Cada 15 de agosto, la Iglesia recuerda que María fue llevada en cuerpo y alma al cielo. Detrás de esta fiesta hay dos tradiciones sobre dónde vivió sus últimos días, pero un mismo mensaje: la vida no termina en la tumba.
El 15 de agosto, la Iglesia católica en todo el mundo se viste de fiesta para celebrar la Asunción de la Virgen María. No se trata solo de una fecha del calendario, sino de una proclamación de fe: que la Madre de Jesús, al concluir su vida terrena, fue llevada en cuerpo y alma al cielo.
Este misterio, vivido por la comunidad cristiana desde los primeros siglos y proclamado como dogma por el papa Pío XII en 1950, no es solo un privilegio para María. Es una señal para todos los creyentes de que la muerte no tiene la última palabra, sino que la vida en Dios es nuestro destino final.
Dos caminos hacia el mismo cielo
La tradición más antigua sitúa el final de María en Jerusalén, donde hoy se venera la Tumba de la Virgen junto al huerto de Getsemaní. Allí, en la quietud del valle del Cedrón, la piedad cristiana contempla el momento en que Dios la llamó a su presencia.
Otra tradición señala a Éfeso, en la actual Turquía, como el lugar donde María habría vivido sus últimos años junto al apóstol Juan. En el siglo XIX, las visiones de la beata Ana Catalina Emmerick inspiraron la búsqueda de la llamada Casa de la Virgen María, una humilde vivienda de piedra que hoy es punto de encuentro para cristianos y musulmanes.
Más allá de las distancias geográficas, ambas tradiciones coinciden en lo esencial: María, plenamente unida a Cristo, no conoció la corrupción del sepulcro.

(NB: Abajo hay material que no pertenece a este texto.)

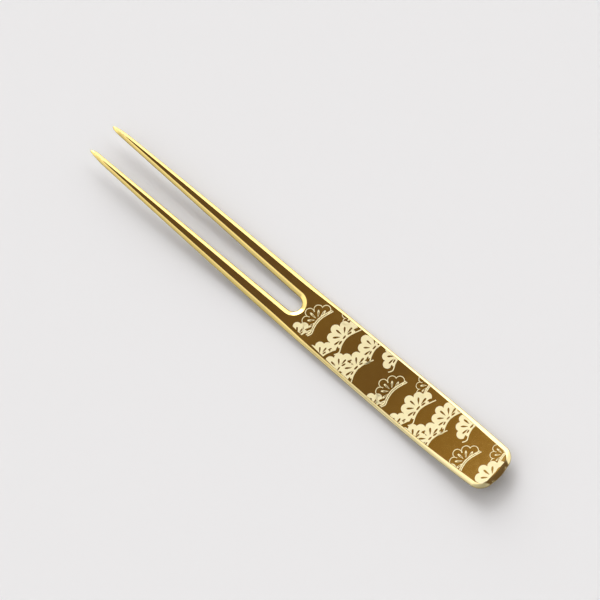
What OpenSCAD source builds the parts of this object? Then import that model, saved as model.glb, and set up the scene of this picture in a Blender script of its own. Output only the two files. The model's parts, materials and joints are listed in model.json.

Un anticipo de lo que vendrá
La Asunción es, para la fe cristiana, como un anticipo de lo que Dios quiere hacer con todos: rescatarnos del poder de la muerte y hacernos participar de su gloria. Por eso San Juan Pablo II la llamó “un faro de esperanza para la Iglesia en camino”.
En un mundo que muchas veces se queda mirando hacia abajo, la Asunción invita a levantar la mirada. María nos recuerda que la meta no está en acumular, dominar o imponerse, sino en vivir en comunión con Dios y con los hermanos, hasta que Él nos llame a su casa.
Cada 15 de agosto, las procesiones, las flores, los cantos y la oración comunitaria expresan esta certeza: que la vida, cuando se entrega con amor, no termina, sino que se transforma. Y como dice una antigua oración, “allí donde fue nuestra Madre, esperamos ir también nosotros”.